We are emotional beings. We don’t like ‘losing’. But we are also rational beings. We like the idea that better process might bring better results. So here are 5 tips which might help if you find yourself in a Buyer/Seller deadlock situation and you don’t want just to back down.

  1. Revisit your data bank especially when times are uncertain. What used to be masses of useful historical evidence about the product and market will be largely redundant because of the new normal. Don’t rely on the past; start to collect new data PDQ, data which reflects today’s situation. Remember that data the other side relies on is now equally suspect so don’t trust it. It gives both parties room to reassess.
  2. Your relationships with your counterparties are possibly tenser than before. In the sense that if the circumstances of your relationship have changed then the relationship needs to be examined and renewed. If you have previously been either deliberately Nice or deliberately Nasty you might need to review that.
  3. Your skill set might need an overhaul. At least in the sense that your regular negotiating tactics might no longer be optimal, and the result will be deadlock.

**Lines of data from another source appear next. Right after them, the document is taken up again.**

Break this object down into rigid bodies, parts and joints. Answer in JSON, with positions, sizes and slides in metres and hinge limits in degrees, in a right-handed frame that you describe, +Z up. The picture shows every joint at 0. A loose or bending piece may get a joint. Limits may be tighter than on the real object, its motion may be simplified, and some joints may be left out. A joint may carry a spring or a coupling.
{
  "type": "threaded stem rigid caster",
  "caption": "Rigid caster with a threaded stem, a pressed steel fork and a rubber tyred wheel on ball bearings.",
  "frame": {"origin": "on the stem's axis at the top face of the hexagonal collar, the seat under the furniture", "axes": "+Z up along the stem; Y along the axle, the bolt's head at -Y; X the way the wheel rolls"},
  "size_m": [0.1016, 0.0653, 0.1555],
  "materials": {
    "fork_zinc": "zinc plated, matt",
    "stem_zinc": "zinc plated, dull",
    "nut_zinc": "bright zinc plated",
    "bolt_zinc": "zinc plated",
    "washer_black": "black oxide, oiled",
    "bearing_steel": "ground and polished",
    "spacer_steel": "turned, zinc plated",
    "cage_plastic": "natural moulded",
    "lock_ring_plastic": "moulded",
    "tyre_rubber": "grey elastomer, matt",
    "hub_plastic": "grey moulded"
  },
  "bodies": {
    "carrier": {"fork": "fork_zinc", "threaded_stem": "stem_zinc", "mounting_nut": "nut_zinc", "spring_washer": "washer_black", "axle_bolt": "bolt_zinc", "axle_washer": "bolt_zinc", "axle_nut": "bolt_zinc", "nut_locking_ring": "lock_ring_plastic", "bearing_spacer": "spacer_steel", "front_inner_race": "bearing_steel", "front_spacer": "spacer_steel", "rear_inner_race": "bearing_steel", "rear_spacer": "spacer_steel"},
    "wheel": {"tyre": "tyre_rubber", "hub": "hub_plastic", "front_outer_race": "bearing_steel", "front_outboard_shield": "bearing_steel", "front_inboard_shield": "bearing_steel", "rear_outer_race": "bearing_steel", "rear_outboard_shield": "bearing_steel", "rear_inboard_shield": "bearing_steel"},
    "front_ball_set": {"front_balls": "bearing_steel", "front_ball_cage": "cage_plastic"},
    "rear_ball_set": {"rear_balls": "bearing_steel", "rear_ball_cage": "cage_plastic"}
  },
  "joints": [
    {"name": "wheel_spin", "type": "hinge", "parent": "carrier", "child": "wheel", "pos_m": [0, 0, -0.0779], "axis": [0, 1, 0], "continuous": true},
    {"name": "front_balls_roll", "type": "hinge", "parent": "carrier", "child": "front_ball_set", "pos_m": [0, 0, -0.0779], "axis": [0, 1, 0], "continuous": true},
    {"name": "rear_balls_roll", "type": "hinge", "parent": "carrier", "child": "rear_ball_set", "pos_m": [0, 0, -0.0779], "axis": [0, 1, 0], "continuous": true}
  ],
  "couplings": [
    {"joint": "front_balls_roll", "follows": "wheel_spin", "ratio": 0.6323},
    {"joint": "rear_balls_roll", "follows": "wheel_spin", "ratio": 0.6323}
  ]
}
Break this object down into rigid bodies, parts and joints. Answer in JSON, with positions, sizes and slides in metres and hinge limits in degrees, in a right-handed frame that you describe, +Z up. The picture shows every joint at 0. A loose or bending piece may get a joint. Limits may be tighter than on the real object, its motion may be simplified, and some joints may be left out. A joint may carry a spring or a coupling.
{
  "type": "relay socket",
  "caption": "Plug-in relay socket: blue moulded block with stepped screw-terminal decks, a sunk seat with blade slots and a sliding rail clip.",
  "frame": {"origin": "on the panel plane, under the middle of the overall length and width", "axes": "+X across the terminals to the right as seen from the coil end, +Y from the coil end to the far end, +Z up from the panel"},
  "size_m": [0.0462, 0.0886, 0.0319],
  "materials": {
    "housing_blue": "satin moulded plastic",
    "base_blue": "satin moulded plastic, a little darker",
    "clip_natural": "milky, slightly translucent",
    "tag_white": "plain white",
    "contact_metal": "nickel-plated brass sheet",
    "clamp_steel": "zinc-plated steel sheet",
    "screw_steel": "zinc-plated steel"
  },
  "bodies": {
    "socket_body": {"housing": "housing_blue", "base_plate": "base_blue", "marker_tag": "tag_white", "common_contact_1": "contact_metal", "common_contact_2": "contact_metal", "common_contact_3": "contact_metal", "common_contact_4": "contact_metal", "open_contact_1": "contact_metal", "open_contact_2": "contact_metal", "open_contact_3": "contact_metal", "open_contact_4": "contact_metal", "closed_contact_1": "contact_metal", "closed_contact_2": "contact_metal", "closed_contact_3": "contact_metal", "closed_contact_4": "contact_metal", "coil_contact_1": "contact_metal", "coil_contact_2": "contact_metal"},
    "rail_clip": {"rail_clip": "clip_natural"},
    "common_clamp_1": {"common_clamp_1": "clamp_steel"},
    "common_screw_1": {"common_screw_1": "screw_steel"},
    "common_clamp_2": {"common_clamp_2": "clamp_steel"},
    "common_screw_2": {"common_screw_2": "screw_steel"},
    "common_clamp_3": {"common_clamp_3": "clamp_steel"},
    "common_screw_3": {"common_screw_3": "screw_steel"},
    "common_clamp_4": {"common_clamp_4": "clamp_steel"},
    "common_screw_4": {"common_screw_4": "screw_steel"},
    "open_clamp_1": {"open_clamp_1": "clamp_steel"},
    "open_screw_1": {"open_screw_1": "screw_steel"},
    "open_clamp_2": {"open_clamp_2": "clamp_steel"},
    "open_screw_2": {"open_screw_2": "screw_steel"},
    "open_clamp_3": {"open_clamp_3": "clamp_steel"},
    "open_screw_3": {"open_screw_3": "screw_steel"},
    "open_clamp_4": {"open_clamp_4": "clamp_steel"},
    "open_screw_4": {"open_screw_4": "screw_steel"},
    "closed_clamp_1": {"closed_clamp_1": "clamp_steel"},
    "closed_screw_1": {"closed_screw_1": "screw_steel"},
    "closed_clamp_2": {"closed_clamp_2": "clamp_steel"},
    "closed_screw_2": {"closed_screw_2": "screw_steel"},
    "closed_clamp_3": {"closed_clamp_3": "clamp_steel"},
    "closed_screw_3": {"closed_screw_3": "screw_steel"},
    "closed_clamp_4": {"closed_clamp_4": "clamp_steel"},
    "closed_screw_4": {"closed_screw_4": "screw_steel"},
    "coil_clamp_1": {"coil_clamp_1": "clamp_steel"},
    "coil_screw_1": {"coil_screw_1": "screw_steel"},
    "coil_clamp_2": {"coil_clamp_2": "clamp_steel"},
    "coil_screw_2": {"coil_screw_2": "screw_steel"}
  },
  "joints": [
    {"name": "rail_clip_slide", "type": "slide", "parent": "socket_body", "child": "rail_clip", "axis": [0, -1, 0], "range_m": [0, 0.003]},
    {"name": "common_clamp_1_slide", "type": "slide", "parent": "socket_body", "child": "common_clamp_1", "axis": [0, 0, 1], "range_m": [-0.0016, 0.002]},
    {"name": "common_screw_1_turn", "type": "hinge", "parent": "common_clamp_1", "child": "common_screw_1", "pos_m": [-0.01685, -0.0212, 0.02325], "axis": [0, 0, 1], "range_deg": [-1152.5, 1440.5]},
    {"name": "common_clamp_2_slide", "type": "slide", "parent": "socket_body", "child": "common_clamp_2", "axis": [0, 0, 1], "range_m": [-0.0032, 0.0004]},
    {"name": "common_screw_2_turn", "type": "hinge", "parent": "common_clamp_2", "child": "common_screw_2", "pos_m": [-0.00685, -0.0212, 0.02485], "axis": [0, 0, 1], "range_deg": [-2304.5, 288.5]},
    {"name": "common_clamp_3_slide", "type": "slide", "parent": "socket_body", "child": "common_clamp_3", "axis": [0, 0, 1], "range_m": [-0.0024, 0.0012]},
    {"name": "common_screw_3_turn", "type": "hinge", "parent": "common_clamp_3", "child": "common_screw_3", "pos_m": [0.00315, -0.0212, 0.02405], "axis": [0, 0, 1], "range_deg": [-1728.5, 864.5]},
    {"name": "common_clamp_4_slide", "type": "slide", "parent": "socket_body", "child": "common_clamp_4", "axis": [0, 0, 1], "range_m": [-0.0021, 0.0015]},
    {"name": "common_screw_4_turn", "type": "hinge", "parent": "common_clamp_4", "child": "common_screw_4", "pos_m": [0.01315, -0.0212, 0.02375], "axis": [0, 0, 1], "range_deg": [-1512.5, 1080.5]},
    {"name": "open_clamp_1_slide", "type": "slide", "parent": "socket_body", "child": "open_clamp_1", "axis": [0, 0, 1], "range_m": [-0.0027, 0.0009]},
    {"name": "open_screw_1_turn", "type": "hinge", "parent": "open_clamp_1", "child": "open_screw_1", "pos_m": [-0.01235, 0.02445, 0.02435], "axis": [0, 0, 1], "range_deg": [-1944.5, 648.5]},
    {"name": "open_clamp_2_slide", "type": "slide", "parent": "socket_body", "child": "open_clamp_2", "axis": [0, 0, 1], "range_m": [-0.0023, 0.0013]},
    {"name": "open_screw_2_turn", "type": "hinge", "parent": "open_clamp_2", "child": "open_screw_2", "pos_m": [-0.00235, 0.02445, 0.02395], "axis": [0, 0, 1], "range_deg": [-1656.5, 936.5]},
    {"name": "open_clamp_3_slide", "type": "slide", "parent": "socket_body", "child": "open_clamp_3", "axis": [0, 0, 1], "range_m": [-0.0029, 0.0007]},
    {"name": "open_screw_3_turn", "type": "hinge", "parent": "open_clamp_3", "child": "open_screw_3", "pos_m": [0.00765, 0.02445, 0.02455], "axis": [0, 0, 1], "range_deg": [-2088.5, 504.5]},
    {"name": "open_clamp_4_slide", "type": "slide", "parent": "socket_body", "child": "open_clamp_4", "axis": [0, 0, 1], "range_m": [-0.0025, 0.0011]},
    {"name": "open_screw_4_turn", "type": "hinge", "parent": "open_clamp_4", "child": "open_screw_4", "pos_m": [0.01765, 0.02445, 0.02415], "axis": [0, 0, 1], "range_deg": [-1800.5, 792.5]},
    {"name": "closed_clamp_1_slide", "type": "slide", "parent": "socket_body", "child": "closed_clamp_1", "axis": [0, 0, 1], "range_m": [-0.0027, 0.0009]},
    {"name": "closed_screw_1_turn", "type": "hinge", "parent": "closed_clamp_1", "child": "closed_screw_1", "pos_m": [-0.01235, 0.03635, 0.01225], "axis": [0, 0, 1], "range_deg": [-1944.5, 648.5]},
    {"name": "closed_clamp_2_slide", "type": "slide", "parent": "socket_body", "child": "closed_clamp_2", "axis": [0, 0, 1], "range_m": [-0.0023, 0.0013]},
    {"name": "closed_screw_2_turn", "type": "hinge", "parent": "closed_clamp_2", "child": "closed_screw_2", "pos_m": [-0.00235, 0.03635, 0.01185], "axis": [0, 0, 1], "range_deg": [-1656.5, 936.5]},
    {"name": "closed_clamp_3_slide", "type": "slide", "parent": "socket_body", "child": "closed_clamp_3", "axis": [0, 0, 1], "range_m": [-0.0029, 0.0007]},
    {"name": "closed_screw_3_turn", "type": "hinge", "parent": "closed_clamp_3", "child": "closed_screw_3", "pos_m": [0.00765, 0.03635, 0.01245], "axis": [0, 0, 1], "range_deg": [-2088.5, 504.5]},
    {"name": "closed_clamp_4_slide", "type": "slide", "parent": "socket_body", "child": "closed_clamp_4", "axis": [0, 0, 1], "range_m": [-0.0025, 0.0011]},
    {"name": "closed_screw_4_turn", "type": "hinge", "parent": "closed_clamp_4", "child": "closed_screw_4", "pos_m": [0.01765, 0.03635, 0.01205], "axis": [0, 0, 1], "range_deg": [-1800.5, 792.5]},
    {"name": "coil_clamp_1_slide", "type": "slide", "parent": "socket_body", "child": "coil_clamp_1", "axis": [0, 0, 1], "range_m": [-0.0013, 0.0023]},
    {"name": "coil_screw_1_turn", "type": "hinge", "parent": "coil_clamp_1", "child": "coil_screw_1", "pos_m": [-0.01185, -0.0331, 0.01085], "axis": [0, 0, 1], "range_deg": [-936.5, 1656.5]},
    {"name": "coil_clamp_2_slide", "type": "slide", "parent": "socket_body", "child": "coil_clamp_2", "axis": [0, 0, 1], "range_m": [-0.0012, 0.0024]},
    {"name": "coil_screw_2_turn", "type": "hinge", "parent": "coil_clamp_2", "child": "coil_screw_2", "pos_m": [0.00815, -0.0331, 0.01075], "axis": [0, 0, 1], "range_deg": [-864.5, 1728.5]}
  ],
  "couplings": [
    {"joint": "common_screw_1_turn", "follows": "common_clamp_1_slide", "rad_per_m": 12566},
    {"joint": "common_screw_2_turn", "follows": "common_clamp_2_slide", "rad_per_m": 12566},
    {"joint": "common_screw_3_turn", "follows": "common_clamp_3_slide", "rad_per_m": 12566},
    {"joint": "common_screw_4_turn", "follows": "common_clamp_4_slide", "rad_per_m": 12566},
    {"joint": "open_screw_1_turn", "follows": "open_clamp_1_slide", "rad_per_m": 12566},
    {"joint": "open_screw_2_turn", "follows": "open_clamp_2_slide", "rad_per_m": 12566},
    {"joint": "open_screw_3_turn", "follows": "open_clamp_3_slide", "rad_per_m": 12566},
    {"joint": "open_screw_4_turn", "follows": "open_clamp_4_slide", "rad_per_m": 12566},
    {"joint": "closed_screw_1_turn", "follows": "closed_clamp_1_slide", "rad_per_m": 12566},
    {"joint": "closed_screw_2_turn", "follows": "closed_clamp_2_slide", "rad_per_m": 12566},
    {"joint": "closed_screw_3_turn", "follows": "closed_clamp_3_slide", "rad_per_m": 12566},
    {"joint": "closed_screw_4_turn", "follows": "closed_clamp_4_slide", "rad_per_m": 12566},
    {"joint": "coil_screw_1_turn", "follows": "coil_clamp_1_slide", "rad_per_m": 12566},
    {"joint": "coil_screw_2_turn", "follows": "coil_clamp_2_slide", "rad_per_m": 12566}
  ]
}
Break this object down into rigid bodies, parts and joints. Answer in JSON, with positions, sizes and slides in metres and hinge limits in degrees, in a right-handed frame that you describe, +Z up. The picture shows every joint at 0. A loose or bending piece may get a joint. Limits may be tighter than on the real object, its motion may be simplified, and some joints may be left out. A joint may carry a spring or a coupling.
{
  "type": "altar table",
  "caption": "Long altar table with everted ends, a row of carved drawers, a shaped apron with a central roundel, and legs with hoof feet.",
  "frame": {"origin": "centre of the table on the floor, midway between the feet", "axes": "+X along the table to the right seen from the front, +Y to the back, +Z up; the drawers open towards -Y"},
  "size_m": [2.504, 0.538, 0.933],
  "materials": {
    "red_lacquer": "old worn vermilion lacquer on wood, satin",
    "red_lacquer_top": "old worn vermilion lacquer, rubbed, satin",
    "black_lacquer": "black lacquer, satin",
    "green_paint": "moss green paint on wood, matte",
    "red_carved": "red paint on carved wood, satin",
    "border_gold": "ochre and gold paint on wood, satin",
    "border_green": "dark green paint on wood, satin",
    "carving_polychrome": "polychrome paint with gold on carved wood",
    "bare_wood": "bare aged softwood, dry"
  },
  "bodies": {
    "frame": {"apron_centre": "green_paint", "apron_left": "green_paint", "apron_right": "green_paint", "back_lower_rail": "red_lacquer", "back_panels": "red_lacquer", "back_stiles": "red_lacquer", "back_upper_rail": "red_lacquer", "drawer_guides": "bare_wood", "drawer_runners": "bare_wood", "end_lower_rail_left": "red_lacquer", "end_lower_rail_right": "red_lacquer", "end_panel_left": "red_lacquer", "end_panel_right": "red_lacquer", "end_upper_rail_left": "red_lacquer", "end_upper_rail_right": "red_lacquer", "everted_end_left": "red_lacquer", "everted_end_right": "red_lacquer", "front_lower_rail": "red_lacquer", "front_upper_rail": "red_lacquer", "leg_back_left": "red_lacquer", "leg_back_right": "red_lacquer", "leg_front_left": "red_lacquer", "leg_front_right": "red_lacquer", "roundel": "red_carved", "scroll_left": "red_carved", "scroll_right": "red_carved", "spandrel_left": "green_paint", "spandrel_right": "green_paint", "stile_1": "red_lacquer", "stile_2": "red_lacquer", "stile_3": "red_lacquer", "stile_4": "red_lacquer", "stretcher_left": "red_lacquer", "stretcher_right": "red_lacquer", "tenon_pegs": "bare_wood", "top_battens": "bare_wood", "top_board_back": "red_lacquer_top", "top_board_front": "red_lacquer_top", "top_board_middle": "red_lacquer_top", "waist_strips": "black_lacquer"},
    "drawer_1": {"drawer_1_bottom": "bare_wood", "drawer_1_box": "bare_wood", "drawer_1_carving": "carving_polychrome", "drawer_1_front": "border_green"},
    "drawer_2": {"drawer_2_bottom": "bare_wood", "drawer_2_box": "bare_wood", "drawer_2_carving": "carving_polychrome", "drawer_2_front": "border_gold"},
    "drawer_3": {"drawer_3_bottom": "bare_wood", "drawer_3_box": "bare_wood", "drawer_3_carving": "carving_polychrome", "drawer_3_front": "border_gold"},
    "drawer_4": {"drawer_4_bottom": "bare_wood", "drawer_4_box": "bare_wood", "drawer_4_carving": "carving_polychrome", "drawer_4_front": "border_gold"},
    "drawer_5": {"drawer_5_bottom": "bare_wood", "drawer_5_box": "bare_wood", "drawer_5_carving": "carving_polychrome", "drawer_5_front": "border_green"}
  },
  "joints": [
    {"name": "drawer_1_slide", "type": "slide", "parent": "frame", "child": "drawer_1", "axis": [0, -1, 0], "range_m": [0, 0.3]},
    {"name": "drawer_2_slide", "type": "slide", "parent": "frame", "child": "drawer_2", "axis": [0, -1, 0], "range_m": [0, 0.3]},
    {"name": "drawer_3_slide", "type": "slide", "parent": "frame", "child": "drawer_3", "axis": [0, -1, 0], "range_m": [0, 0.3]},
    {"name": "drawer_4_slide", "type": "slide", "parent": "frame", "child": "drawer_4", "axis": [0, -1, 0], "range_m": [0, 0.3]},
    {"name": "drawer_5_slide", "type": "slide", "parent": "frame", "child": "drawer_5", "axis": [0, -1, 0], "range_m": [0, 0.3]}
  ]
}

Before you use new ones which require different skills, for example more listening and less talking, you might like to try them out in a safe environment.
  4. Your KPIs might need reviewing. Shaving money and improving margin might now be second priorities to ensuring that you have stock on the shelves or the raw materials that enable you to continue to manufacture.
  5. Your supplier/customer choices might be too narrow, or at least severely depleted. Relying on a single/major supplier/customer is dangerous especially in uncertain times and it will be tricky forging new ones when the chips are down – now is the time to begin to court the people you haven’t contracted with recently as well as the ones you have.
Stephen White
More by Stephen White:
Hyperbole
Learning from 4 Year-Olds
Back to Insights

Subscribe to our Blog

This site is protected by reCAPTCHA and the Google Privacy Policy and Terms of Service apply. We value your privacy. For more information please refer to our Privacy Policy.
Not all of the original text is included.